The Rosetta spacecraft won't die next winter after all. The European Space Agency announced on Tuesday that the orbiter's mission will be extended by nine months as it tracks Comet 67P/Churyumov-Gerasimenko across the solar system.
"We'll be able to monitor the decline in the comet's activity as we move away from the sun again, and we'll have the opportunity to fly closer to the comet to continue collecting more unique data," Matt Taylor, the ESA's Rosetta project scientist, said in a statement.
Rosetta was launched in 2004. It flew by Mars and several asteroids before hibernating for 31 months, waking up (to the relief of ESA scientists) in January of last year. In August 2014, it made headlines by deploying the Philae lander to the comet's surface, the first time such a feat had been achieved.
Philae also scared researchers by going dark for seven months before re-establishing contact with Earth less than two weeks ago.

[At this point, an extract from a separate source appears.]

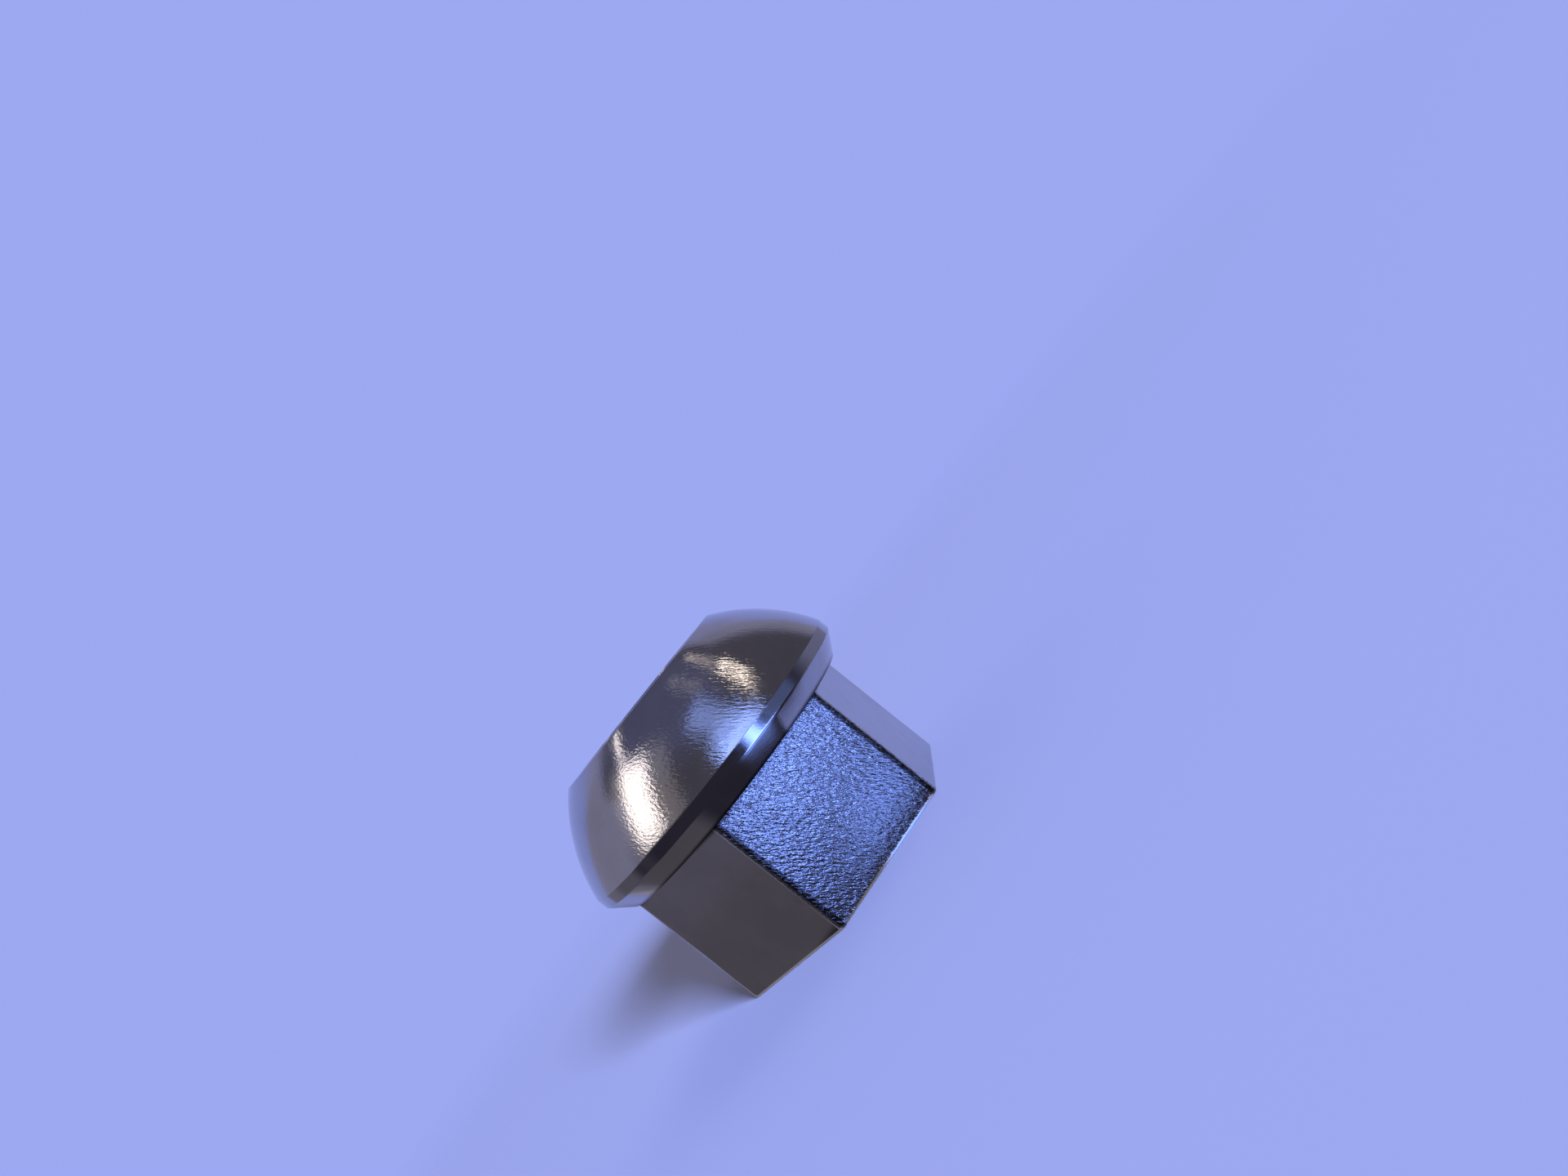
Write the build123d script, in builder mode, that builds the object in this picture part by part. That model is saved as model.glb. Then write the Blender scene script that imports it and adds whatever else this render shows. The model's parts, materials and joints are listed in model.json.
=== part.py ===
"""Ball-seat wheel nut: a hexagon, a round collar with a bevelled back, and a spherical seat."""
from build123d import *
import os
from math import radians, sqrt, tan

# Hexagon, in millimetres like every length here
across_flats = 19.0
hex_height = 10.3
hex_corner_round = 0.4
hex_end_chamfer = 0.2

# Collar, from its flat back face up to the ball seat
collar_bevel_height = 1.4
collar_bevel_width = 1.2
collar_band_height = 0.8
collar_edge_round = 0.15

# Ball seat: its sphere's centre lies this far below the band's upper edge, which sets the collar's width
seat_radius = 13.0
seat_centre_depth = 4.2

# The flat small end cuts the sphere off
small_end_diameter = 15.3
small_end_edge_round = 0.2

# Threaded bore; the countersink at each end opens a little wider than the thread
thread_diameter = 12.0
thread_pitch = 1.5
entry_margin = 0.4
entry_angle = 90.0

# Heights and radii that follow from those above
bevel_top = hex_height + collar_bevel_height
seat_start = bevel_top + collar_band_height
seat_centre = seat_start - seat_centre_depth
collar_radius = sqrt(seat_radius**2 - seat_centre_depth**2)
back_face_radius = collar_radius - collar_bevel_width
small_end_radius = small_end_diameter / 2
overall_height = seat_centre + sqrt(seat_radius**2 - small_end_radius**2)

# A metric thread is 5/8 of its sharp triangle deep, and the plain bore is cut at its crests
sharp_thread_height = thread_pitch * sqrt(3) / 2
bore_radius = thread_diameter / 2 - sharp_thread_height * 5 / 8
entry_radius = thread_diameter / 2 + entry_margin
entry_depth = (entry_radius - bore_radius) / tan(radians(entry_angle / 2))

os.makedirs("parts", exist_ok=True)

with BuildPart() as nut:
    # The hexagon stands on its driven end, with two flats square to Y
    with BuildSketch() as hexagon:
        RegularPolygon(radius=across_flats / 2, side_count=6, major_radius=False)
        fillet(hexagon.vertices(), radius=hex_corner_round)
    extrude(amount=hex_height)
    driven_end = nut.faces().sort_by(Axis.Z)[0]
    chamfer(driven_end.edges(), length=hex_end_chamfer)

    # The collar and the seat are one turned profile, from the back face to the small end
    with BuildSketch(Plane.XZ) as turned_profile:
        with BuildLine():
            back_face = Line((0, hex_height), (back_face_radius, hex_height))
            bevel = Line(back_face @ 1, (collar_radius, bevel_top))
            band = Line(bevel @ 1, (collar_radius, seat_start))
            seat = RadiusArc(band @ 1, (small_end_radius, overall_height), -seat_radius)
            small_end = Line(seat @ 1, (0, overall_height))
            Line(small_end @ 1, back_face @ 0)
        make_face()
        band_corners = turned_profile.vertices().group_by(Axis.X)[-1]
        fillet(band_corners, radius=collar_edge_round)
        small_end_corner = turned_profile.vertices().group_by(Axis.Y)[-1].sort_by(Axis.X)[-1]
        fillet(small_end_corner, radius=small_end_edge_round)
    revolve(axis=Axis.Z)

    # The bore goes right through, and each end has a countersink of its own
    with Locations(Plane.XY.offset(overall_height), -Plane.XY):
        CounterSinkHole(bore_radius, counter_sink_radius=entry_radius, counter_sink_angle=entry_angle)

nut.part.label = "nut"
export_step(nut.part, "parts/nut.step")

print(f"bore radius {bore_radius:.4f}, plain wall {overall_height - 2 * entry_depth:.4f}")
print(f"overall height {overall_height:.4f}, collar diameter {2 * collar_radius:.4f}")
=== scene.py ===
"""Ball-seat wheel nut: the finished steel nut with its cut thread, on a plain pale floor in soft light."""
import json
from math import atan2, cos, pi, radians, sin, sqrt, tan

import bmesh
import bpy
from bpy.props import FloatProperty, FloatVectorProperty, IntProperty, PointerProperty
from mathutils import Matrix, Quaternion, Vector, noise


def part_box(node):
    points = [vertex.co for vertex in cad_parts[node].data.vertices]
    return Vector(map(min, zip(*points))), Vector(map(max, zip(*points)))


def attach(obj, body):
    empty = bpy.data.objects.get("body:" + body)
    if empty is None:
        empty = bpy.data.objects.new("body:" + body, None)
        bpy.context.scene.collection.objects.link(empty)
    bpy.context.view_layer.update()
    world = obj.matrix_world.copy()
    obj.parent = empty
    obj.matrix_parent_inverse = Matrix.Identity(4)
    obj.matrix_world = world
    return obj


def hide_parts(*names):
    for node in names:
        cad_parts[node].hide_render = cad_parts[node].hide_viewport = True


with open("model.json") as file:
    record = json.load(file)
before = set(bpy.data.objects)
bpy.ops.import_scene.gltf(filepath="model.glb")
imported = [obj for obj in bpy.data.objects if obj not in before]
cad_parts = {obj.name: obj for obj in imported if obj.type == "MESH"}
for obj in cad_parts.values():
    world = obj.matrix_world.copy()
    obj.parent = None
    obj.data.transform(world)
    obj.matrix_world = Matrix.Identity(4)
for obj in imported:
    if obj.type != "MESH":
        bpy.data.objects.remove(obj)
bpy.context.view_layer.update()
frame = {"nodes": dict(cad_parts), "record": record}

bl_info = {
    "name": "Ball-Seat Wheel Nut",
    "version": (1, 0, 0),
    "blender": (4, 5, 0),
    "location": "3D View > Sidebar > Wheel Nut",
    "description": "Makes a steel wheel nut with a bevelled collar, a ball seat and a cut thread",
    "category": "Object",
}

MM = 0.001
HEX_SIDES = 6
HALF_SIDE = radians(180 / HEX_SIDES)

# The rough flat faces this way, in degrees round the nut
ROUGH_SIDE = -30

# Mesh rows along the profile's stretches
HEX_STEPS = 40
SEAT_STEPS = 44
FACE_STEPS = 6
BAND_STEPS = 6
ROUND_STEPS = 5
END_STEPS = 4
BACK_STEPS = 3
SOFT_STEPS = 3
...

The plan was to pull the plug on Rosetta's mission in December 2015, but after meeting on Tuesday, the ESA decided to keep it going until the end of September 2016. This will allow the spacecraft to gather information on Comet 67P/Churyumov-Gerasimenko as it makes its closest approach to the sun on Aug. 13.
After that, Rosetta will take on riskier tasks as its propellant runs low, sending back data until it ends its mission — possibly by "landing" on the comet's surface.